Ah, yeah, I was testing a much much smaller byte array with multiple split points. I'm not terribly surprised that in your case you've found the hand-coded byte version to be faster (though the difference is more than I would've guessed; care to post the code?) However, I'm still not sure it's merited in the standard library. Split() could pretty easily be further specialized to basically call your single byte implementation or equivalent at the cost of a handful of instructions per call. Alternately, if you know you're dealing with very large byte slices with only a few split points, it is only a couple lines of code to write a specialized version that is tuned for that. The same argument could be make for IndexByte, but I'd claim that IndexByte is a much more fundamental operation in which one more often has need for a hand-tuned assembly implementation. I wouldn't say the same for Split. There's a benefit to having fewer speed-specialized standard library calls, and I don't think splitting on a byte with performance as a primary concern happens often enough to merit another way to split on a byte in the standard library. But I'm certain that reasonable people who are smarter than me would disagree.

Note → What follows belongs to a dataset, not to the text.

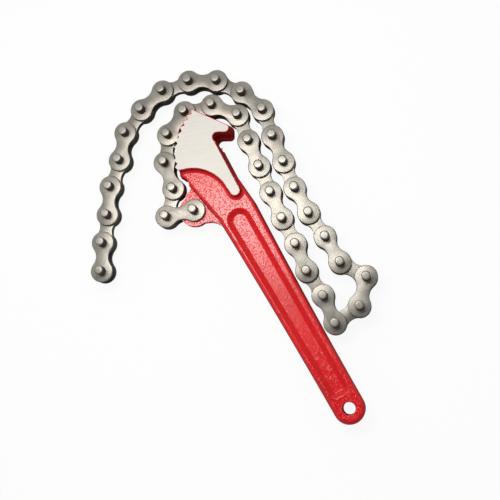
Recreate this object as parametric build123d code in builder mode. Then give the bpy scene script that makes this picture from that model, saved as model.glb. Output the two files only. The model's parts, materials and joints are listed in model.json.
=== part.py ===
from build123d import *
from math import asin, atan2, cos, degrees, hypot, radians, sin
import os

# Chain oil filter wrench: one forging (grip, head, ear) with a link chain pinned to its ear.
# Frame: origin at the hang hole's centre in the mid-plane, +X along the grip to the head,
# +Y towards the ear, +Z out of the ground face. All sizes are in millimetres and degrees.

# Chain
chain_pitch = 19.05
plate_end_diameter = 15.0
plate_waist = 8.6
outer_plate_thickness = 2.4
inner_plate_thickness = 4.8
plate_side_gap = 0.15
pin_diameter = 5.94
pin_running_gap = 0.05
pin_end_chamfer = 0.6

# Grip
tail_radius = 10.1
grip_half_width = 11.2
grip_station = 82.0
neck_half_width = 13.2
neck_station = 146.0
grip_thickness = 16.5
grip_edge_radius = 2.8
hang_hole_diameter = 8.0
hang_hole_mouth = 0.8

# Pocket in both faces of the grip
pocket_start = 9.0
pocket_end = 147.0
pocket_tail_half_width = 6.4
pocket_head_half_width = 8.0
pocket_shift = 1.3
pocket_depth = 3.0
pocket_wall_slope = 48.0
pocket_corner_radius = 4.0
pocket_lip_radius = 1.0
pocket_floor_radius = 1.2

# Head
head_thickness = 25.4
head_draft = 9.0
nose_x = 218.6
nose_y = -8.3
nose_slope = 35.1
beak_x = 196.5
beak_y = -20.6
beak_radius = 2.6
flank_x = 191.5
flank_y = -10.3
tongue_x = 156.6
tongue_outer_y = -9.2
tongue_inner_y = -2.7
heel_x = 187.2
heel_y = 19.4
arc_end_angle = 8.0
head_foot_radius = 2.6

# Jaw
jaw_radius = 45.0
jaw_middle_x = 208.15963
jaw_middle_y = 10.07029
jaw_facing = 46.0
tooth_count = 10
tooth_pitch = 4.62512
tooth_depth = 2.0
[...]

taliesinb · on May 29, 2012

Sure.

Here's the implementation of the three versions: https://gist.github.com/2821937

Here's how I was originally benchmarking things: https://gist.github.com/2821943

Here's benchmarking using the Go testing package: https://gist.github.com/2821947

Some of the performance I was seeing on my crappy benchmarker evaporates using Go's benchmarker. But there is something else afoot. Try changing 'runs', which controls the size of the inner loop (needed to get enough digits of precision):

From "runs = 128":

  BenchmarkSplit1	       1	2478184000 ns/op
  BenchmarkSplit2	       1	2787795000 ns/op
  BenchmarkSplit3	       1	2747341000 ns/op

From "runs = 32":

  BenchmarkSplit1	1000000000	         0.62 ns/op
  BenchmarkSplit2	1000000000	         0.68 ns/op
  BenchmarkSplit3	1000000000	         0.56 ns/op

Why did it suddenly jump from 1 billion outer loops to just 1? I think there is a bug in the go benchmarker here, because if you take into account the factor-of-4 difference in work and then divide by 1 billion, it looks like the first set of ns/op are actually correct and aren't being scaled correctly.

Either way, the increase in performance is now only about 10%. Which I agree, isn't anything to write home about. More bizarre is that the bytes package one is faster for runs = 32 but not for runs = 128. I can't make head or tail of that, or why it should matter at all -- unless there is custom assembly in pkg/bytes that has odd properties inside that inner loop.

But this is only one half of my complaint: it's the interface that matters, and I see no good reason for having IndexByte, but no CountByte and SplitByte, contrary to what you say about which is more fundamental. Having to construct a slice containing a single byte just to call SplitByte and CountByte left me with an bad taste in my mouth.